__Data extracted from a collection__:
◆ ◆ ◆ ◆ ◆ ◆ ◆

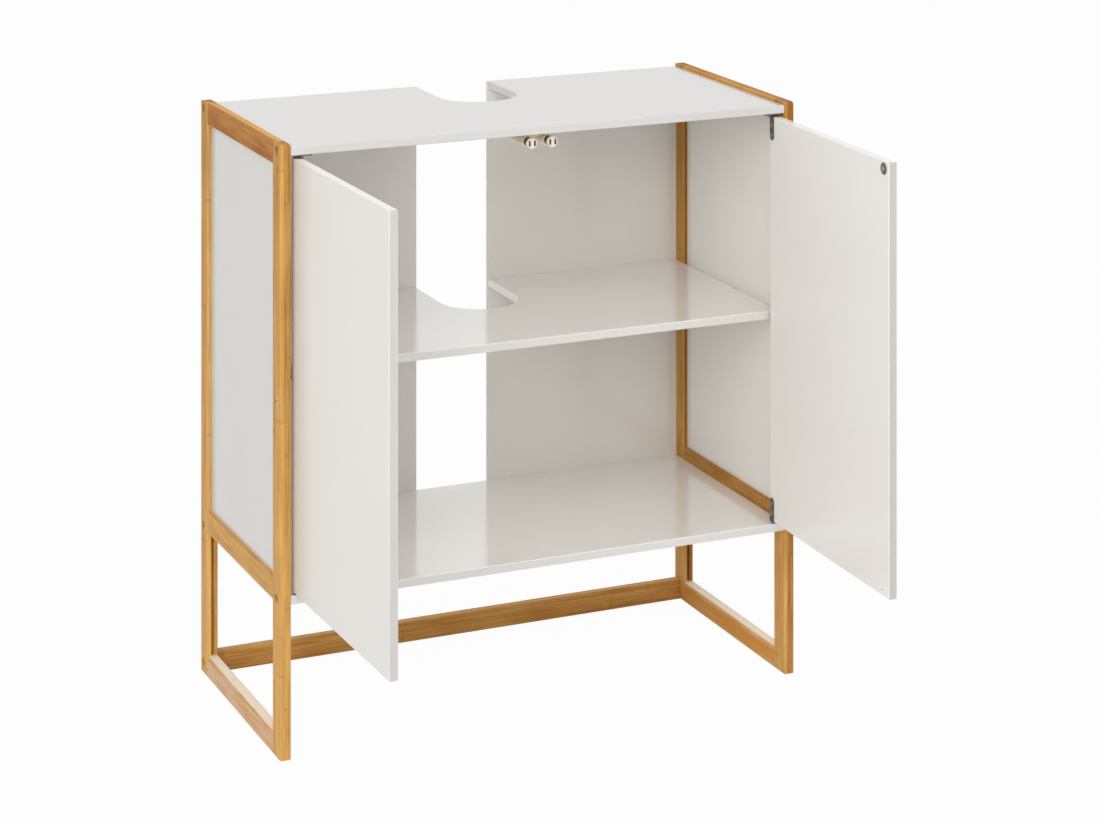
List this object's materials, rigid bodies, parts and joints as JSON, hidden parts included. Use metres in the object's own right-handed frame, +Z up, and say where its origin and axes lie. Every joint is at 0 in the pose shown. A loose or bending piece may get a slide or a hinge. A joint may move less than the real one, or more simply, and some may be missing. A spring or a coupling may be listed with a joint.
{
  "type": "sink base cabinet",
  "caption": "Free-standing base cabinet for a wash basin: grooved bamboo side frames, white boards with a U-shaped drain notch, inset doors on pivot hinges and a sprung magnetic push latch.",
  "frame": {"origin": "middle of the footprint of the cabinet with its doors open as pictured, on the floor", "axes": "+X to the right as one faces the cabinet, +Y towards the wall behind it, +Z up"},
  "size_m": [0.6, 0.5645, 0.64],
  "materials": {
    "bamboo": "clear satin lacquer on laminated bamboo strips",
    "white_board": "white satin lacquer on fibreboard",
    "dowel_wood": "raw beech",
    "steel": "nickel-plated steel",
    "cream_plastic": "moulded cream plastic",
    "dark_plastic": "dark moulded plastic",
    "magnet": "ferrite magnet"
  },
  "bodies": {
    "root": {"left_front_stile": "bamboo", "left_rear_stile": "bamboo", "left_top_rail": "bamboo", "left_mid_rail": "bamboo", "left_foot_rail": "bamboo", "left_side_panel": "white_board", "left_back_panel": "white_board", "left_hinge_plate": "steel", "left_latch_spring": "steel", "right_front_stile": "bamboo", "right_rear_stile": "bamboo", "right_top_rail": "bamboo", "right_mid_rail": "bamboo", "right_foot_rail": "bamboo", "right_side_panel": "white_board", "right_back_panel": "white_board", "right_hinge_plate": "steel", "right_latch_spring": "steel", "top_board": "white_board", "shelf": "white_board", "bottom_board": "white_board", "rear_stretcher": "bamboo", "board_dowels": "dowel_wood", "frame_screws": "steel", "stile_bolts": "steel", "shelf_pins": "steel", "back_panel_screws": "steel", "hinge_plate_screws": "steel", "pivot_bushes": "steel", "latch_screws": "steel", "latch_housing": "cream_plastic"},
    "left_door": {"left_door": "white_board", "left_top_hinge_leaf": "steel", "left_bottom_hinge_leaf": "steel", "left_hinge_pins": "steel", "left_hinge_screws": "steel", "left_strike_plate": "steel", "left_strike_screw": "steel"},
    "left_plunger": {"left_plunger": "dark_plastic", "left_plunger_head": "cream_plastic", "left_pole_plates": "steel", "left_magnet": "magnet"},
    "right_door": {"right_door": "white_board", "right_top_hinge_leaf": "steel", "right_bottom_hinge_leaf": "steel", "right_hinge_pins": "steel", "right_hinge_screws": "steel", "right_strike_plate": "steel", "right_strike_screw": "steel"},
    "right_plunger": {"right_plunger": "dark_plastic", "right_plunger_head": "cream_plastic", "right_pole_plates": "steel", "right_magnet": "magnet"}
  },
  "joints": [
    {"name": "left_door_hinge", "type": "hinge", "parent": "root", "child": "left_door", "pos_m": [-0.281, -0.00224, 0.39825], "axis": [0, 0, -1], "range_deg": [-89, 26]},
    {"name": "right_door_hinge", "type": "hinge", "parent": "root", "child": "right_door", "pos_m": [0.281, -0.00224, 0.39825], "axis": [0, 0, 1], "range_deg": [-88.6, 26.4]},
    {"name": "left_plunger_slide", "type": "slide", "parent": "root", "child": "left_plunger", "axis": [0, 1, 0], "range_m": [0, 0.006], "stiffness_N_per_m": 250, "springref_m": -0.006, "deforming": ["left_latch_spring"]},
    {"name": "right_plunger_slide", "type": "slide", "parent": "root", "child": "right_plunger", "axis": [0, 1, 0], "range_m": [0, 0.006], "stiffness_N_per_m": 250, "springref_m": -0.006, "deforming": ["right_latch_spring"]}
  ]
}
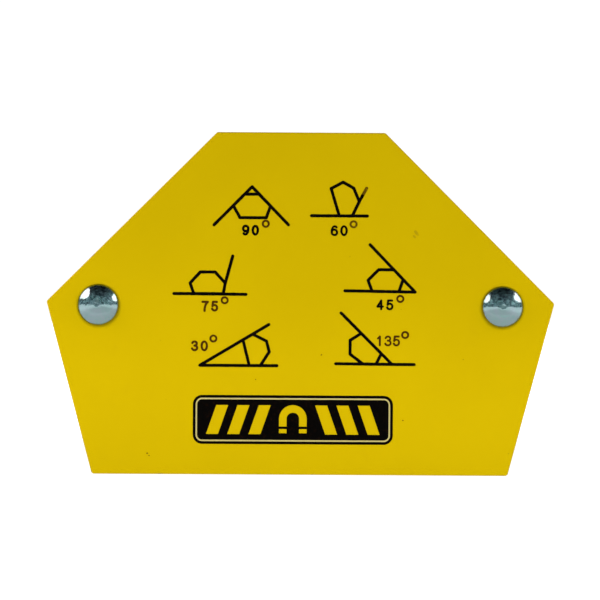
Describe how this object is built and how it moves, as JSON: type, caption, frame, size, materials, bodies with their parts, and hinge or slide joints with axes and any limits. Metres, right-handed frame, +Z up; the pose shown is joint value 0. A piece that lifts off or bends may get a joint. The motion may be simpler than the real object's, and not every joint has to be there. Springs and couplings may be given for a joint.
{
  "type": "welding magnet holder",
  "caption": "Flat hexagonal magnetic holder for welding: painted steel plates riveted over ferrite blocks, whose sloping edges hold steel work at set angles.",
  "frame": {"origin": "middle of the long side that the holder stands on, half way through its thickness", "axes": "+X to the right along that side, seen from the printed front; +Y from the front plate to the rear plate; +Z up"},
  "size_m": [0.1098, 0.0185, 0.0741],
  "materials": {
    "yellow_paint": "semi-gloss powder coat",
    "zinc_plate": "bright blue-white zinc plating",
    "black_moulding": "moulded, fine texture",
    "ferrite": "sintered and ground, matt",
    "black_ink": "screen-printed enamel ink"
  },
  "bodies": {
    "root": {"front_plate": "yellow_paint", "rear_plate": "yellow_paint", "spacer_frame": "black_moulding", "ferrite_block_lower_left": "ferrite", "ferrite_block_lower_right": "ferrite", "ferrite_block_upper": "ferrite", "rivet_left": "zinc_plate", "rivet_right": "zinc_plate", "spacer_sleeve_left": "zinc_plate", "spacer_sleeve_right": "zinc_plate"}
  },
  "joints": []
}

◆ ◆ ◆ ◆ ◆ ◆ ◆

__What you are asked to do__: Output each record exactly, leaving nothing out.

__Problem solution__:
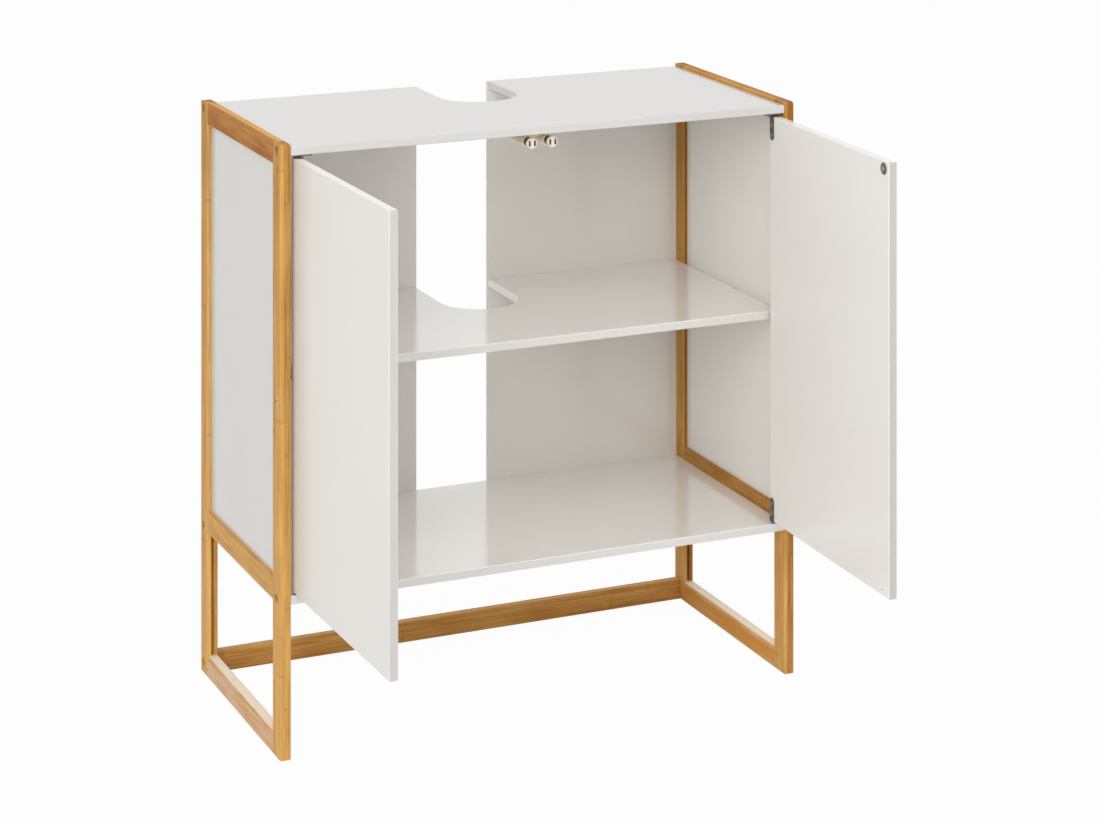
List this object's materials, rigid bodies, parts and joints as JSON, hidden parts included. Use metres in the object's own right-handed frame, +Z up, and say where its origin and axes lie. Every joint is at 0 in the pose shown. A loose or bending piece may get a slide or a hinge. A joint may move less than the real one, or more simply, and some may be missing. A spring or a coupling may be listed with a joint.
{
  "type": "sink base cabinet",
  "caption": "Free-standing base cabinet for a wash basin: grooved bamboo side frames, white boards with a U-shaped drain notch, inset doors on pivot hinges and a sprung magnetic push latch.",
  "frame": {"origin": "middle of the footprint of the cabinet with its doors open as pictured, on the floor", "axes": "+X to the right as one faces the cabinet, +Y towards the wall behind it, +Z up"},
  "size_m": [0.6, 0.5645, 0.64],
  "materials": {
    "bamboo": "clear satin lacquer on laminated bamboo strips",
    "white_board": "white satin lacquer on fibreboard",
    "dowel_wood": "raw beech",
    "steel": "nickel-plated steel",
    "cream_plastic": "moulded cream plastic",
    "dark_plastic": "dark moulded plastic",
    "magnet": "ferrite magnet"
  },
  "bodies": {
    "root": {"left_front_stile": "bamboo", "left_rear_stile": "bamboo", "left_top_rail": "bamboo", "left_mid_rail": "bamboo", "left_foot_rail": "bamboo", "left_side_panel": "white_board", "left_back_panel": "white_board", "left_hinge_plate": "steel", "left_latch_spring": "steel", "right_front_stile": "bamboo", "right_rear_stile": "bamboo", "right_top_rail": "bamboo", "right_mid_rail": "bamboo", "right_foot_rail": "bamboo", "right_side_panel": "white_board", "right_back_panel": "white_board", "right_hinge_plate": "steel", "right_latch_spring": "steel", "top_board": "white_board", "shelf": "white_board", "bottom_board": "white_board", "rear_stretcher": "bamboo", "board_dowels": "dowel_wood", "frame_screws": "steel", "stile_bolts": "steel", "shelf_pins": "steel", "back_panel_screws": "steel", "hinge_plate_screws": "steel", "pivot_bushes": "steel", "latch_screws": "steel", "latch_housing": "cream_plastic"},
    "left_door": {"left_door": "white_board", "left_top_hinge_leaf": "steel", "left_bottom_hinge_leaf": "steel", "left_hinge_pins": "steel", "left_hinge_screws": "steel", "left_strike_plate": "steel", "left_strike_screw": "steel"},
    "left_plunger": {"left_plunger": "dark_plastic", "left_plunger_head": "cream_plastic", "left_pole_plates": "steel", "left_magnet": "magnet"},
    "right_door": {"right_door": "white_board", "right_top_hinge_leaf": "steel", "right_bottom_hinge_leaf": "steel", "right_hinge_pins": "steel", "right_hinge_screws": "steel", "right_strike_plate": "steel", "right_strike_screw": "steel"},
    "right_plunger": {"right_plunger": "dark_plastic", "right_plunger_head": "cream_plastic", "right_pole_plates": "steel", "right_magnet": "magnet"}
  },
  "joints": [
    {"name": "left_door_hinge", "type": "hinge", "parent": "root", "child": "left_door", "pos_m": [-0.281, -0.00224, 0.39825], "axis": [0, 0, -1], "range_deg": [-89, 26]},
    {"name": "right_door_hinge", "type": "hinge", "parent": "root", "child": "right_door", "pos_m": [0.281, -0.00224, 0.39825], "axis": [0, 0, 1], "range_deg": [-88.6, 26.4]},
    {"name": "left_plunger_slide", "type": "slide", "parent": "root", "child": "left_plunger", "axis": [0, 1, 0], "range_m": [0, 0.006], "stiffness_N_per_m": 250, "springref_m": -0.006, "deforming": ["left_latch_spring"]},
    {"name": "right_plunger_slide", "type": "slide", "parent": "root", "child": "right_plunger", "axis": [0, 1, 0], "range_m": [0, 0.006], "stiffness_N_per_m": 250, "springref_m": -0.006, "deforming": ["right_latch_spring"]}
  ]
}
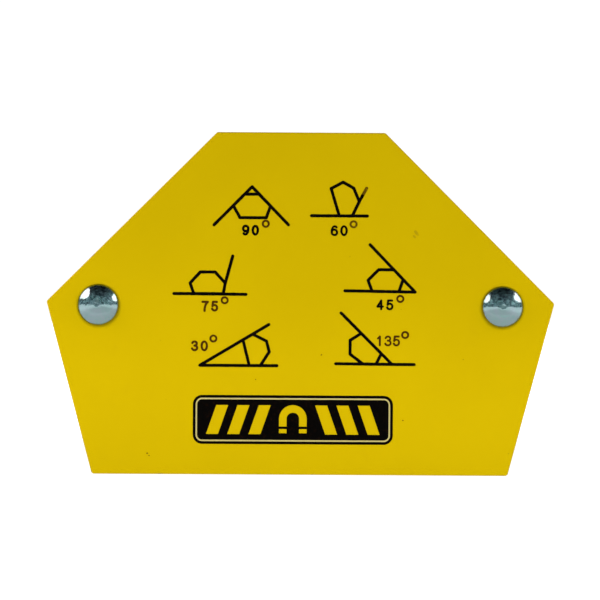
Describe how this object is built and how it moves, as JSON: type, caption, frame, size, materials, bodies with their parts, and hinge or slide joints with axes and any limits. Metres, right-handed frame, +Z up; the pose shown is joint value 0. A piece that lifts off or bends may get a joint. The motion may be simpler than the real object's, and not every joint has to be there. Springs and couplings may be given for a joint.
{
  "type": "welding magnet holder",
  "caption": "Flat hexagonal magnetic holder for welding: painted steel plates riveted over ferrite blocks, whose sloping edges hold steel work at set angles.",
  "frame": {"origin": "middle of the long side that the holder stands on, half way through its thickness", "axes": "+X to the right along that side, seen from the printed front; +Y from the front plate to the rear plate; +Z up"},
  "size_m": [0.1098, 0.0185, 0.0741],
  "materials": {
    "yellow_paint": "semi-gloss powder coat",
    "zinc_plate": "bright blue-white zinc plating",
    "black_moulding": "moulded, fine texture",
    "ferrite": "sintered and ground, matt",
    "black_ink": "screen-printed enamel ink"
  },
  "bodies": {
    "root": {"front_plate": "yellow_paint", "rear_plate": "yellow_paint", "spacer_frame": "black_moulding", "ferrite_block_lower_left": "ferrite", "ferrite_block_lower_right": "ferrite", "ferrite_block_upper": "ferrite", "rivet_left": "zinc_plate", "rivet_right": "zinc_plate", "spacer_sleeve_left": "zinc_plate", "spacer_sleeve_right": "zinc_plate"}
  },
  "joints": []
}